[start]

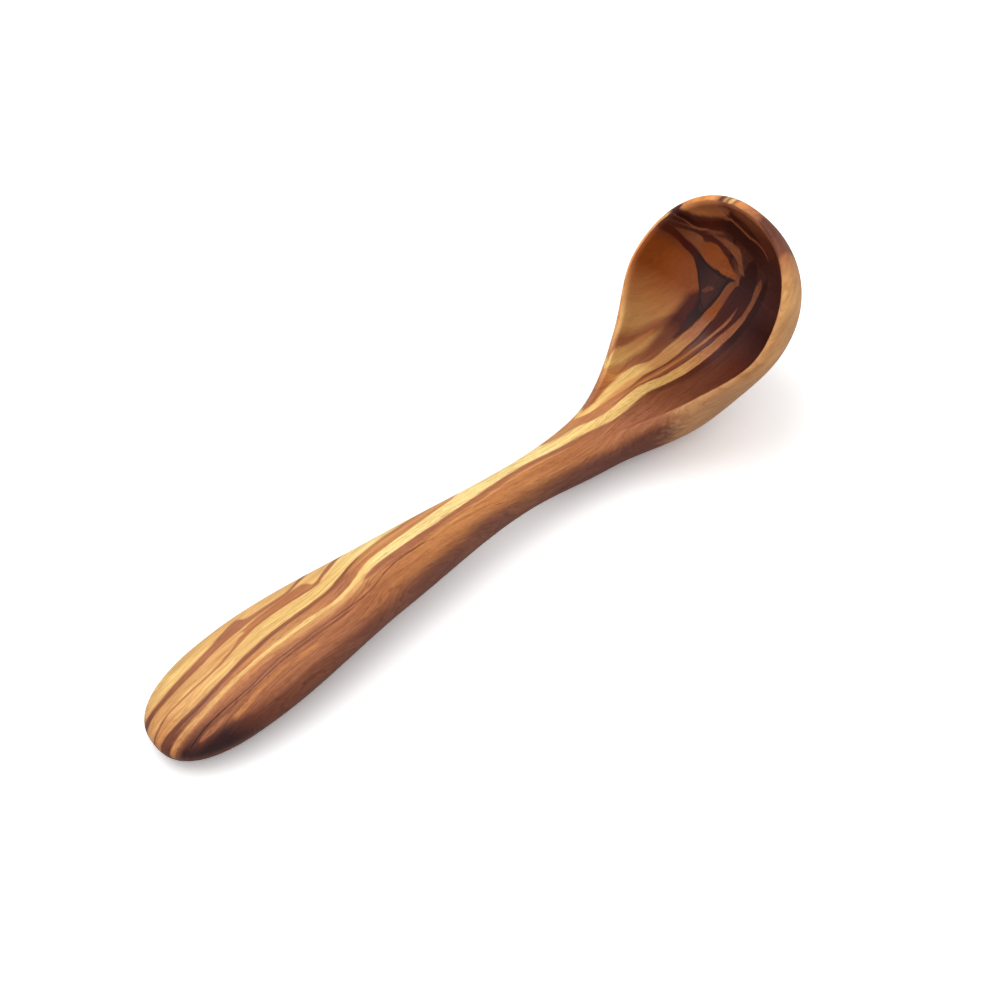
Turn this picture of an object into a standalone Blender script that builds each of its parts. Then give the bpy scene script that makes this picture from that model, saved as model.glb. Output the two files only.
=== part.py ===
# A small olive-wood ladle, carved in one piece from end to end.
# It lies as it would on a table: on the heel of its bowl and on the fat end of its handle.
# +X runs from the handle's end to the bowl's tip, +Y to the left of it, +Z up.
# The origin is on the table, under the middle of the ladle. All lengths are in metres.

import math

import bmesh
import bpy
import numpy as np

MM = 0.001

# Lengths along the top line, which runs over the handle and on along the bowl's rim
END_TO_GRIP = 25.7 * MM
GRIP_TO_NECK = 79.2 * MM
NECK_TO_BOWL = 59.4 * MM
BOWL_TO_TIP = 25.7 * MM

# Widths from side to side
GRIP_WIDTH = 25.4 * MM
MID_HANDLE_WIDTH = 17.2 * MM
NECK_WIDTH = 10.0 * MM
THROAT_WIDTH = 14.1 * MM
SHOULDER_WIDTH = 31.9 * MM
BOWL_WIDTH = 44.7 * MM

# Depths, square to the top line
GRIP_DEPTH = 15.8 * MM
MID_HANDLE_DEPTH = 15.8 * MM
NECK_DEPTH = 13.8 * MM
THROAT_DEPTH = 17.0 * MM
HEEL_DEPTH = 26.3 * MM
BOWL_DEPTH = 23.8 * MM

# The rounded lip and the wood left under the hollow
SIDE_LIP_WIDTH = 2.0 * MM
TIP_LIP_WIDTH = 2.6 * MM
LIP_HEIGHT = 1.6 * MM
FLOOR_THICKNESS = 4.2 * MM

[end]

▶ _EXERCISE TASK_
Word for word, write out the data.

▶ _COMPLETE OUTPUT_
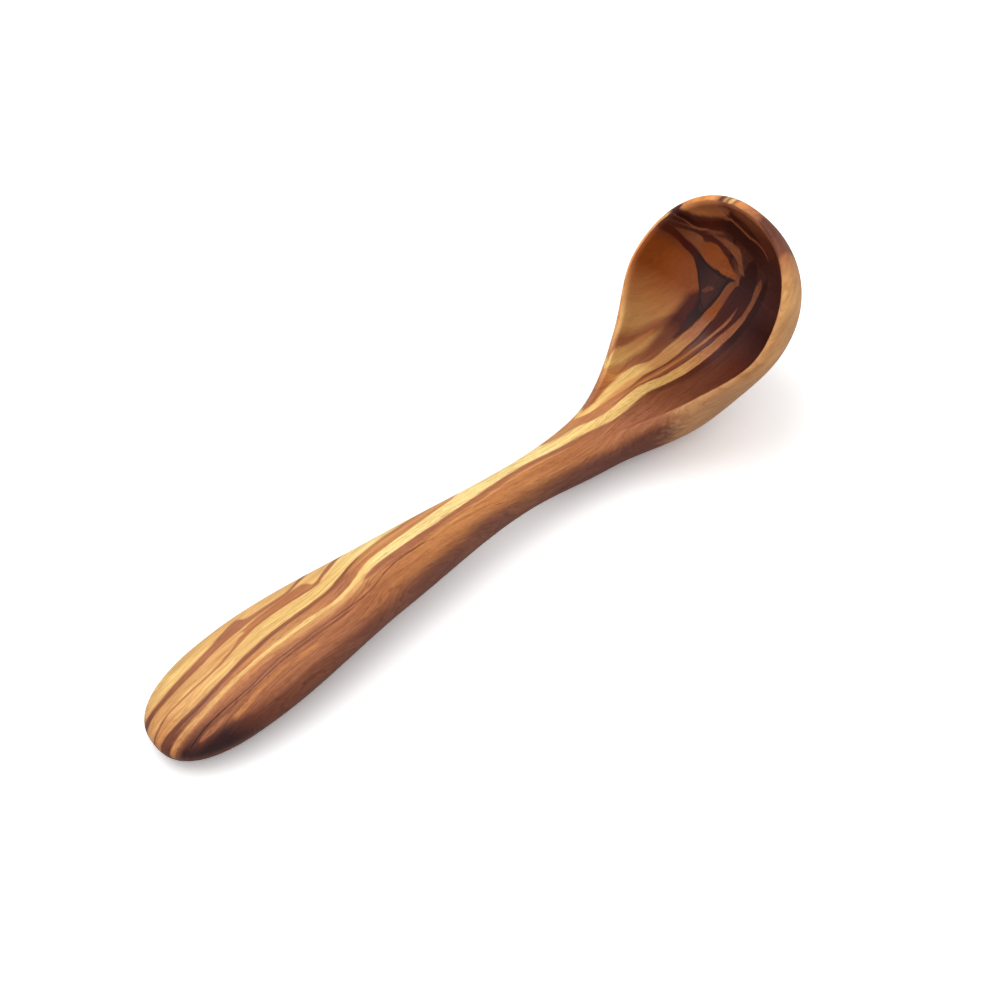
Turn this picture of an object into a standalone Blender script that builds each of its parts. Then give the bpy scene script that makes this picture from that model, saved as model.glb. Output the two files only.
=== part.py ===
# A small olive-wood ladle, carved in one piece from end to end.
# It lies as it would on a table: on the heel of its bowl and on the fat end of its handle.
# +X runs from the handle's end to the bowl's tip, +Y to the left of it, +Z up.
# The origin is on the table, under the middle of the ladle. All lengths are in metres.

import math

import bmesh
import bpy
import numpy as np

MM = 0.001

# Lengths along the top line, which runs over the handle and on along the bowl's rim
END_TO_GRIP = 25.7 * MM
GRIP_TO_NECK = 79.2 * MM
NECK_TO_BOWL = 59.4 * MM
BOWL_TO_TIP = 25.7 * MM

# Widths from side to side
GRIP_WIDTH = 25.4 * MM
MID_HANDLE_WIDTH = 17.2 * MM
NECK_WIDTH = 10.0 * MM
THROAT_WIDTH = 14.1 * MM
SHOULDER_WIDTH = 31.9 * MM
BOWL_WIDTH = 44.7 * MM

# Depths, square to the top line
GRIP_DEPTH = 15.8 * MM
MID_HANDLE_DEPTH = 15.8 * MM
NECK_DEPTH = 13.8 * MM
THROAT_DEPTH = 17.0 * MM
HEEL_DEPTH = 26.3 * MM
BOWL_DEPTH = 23.8 * MM

# The rounded lip and the wood left under the hollow
SIDE_LIP_WIDTH = 2.0 * MM
TIP_LIP_WIDTH = 2.6 * MM
LIP_HEIGHT = 1.6 * MM
FLOOR_THICKNESS = 4.2 * MM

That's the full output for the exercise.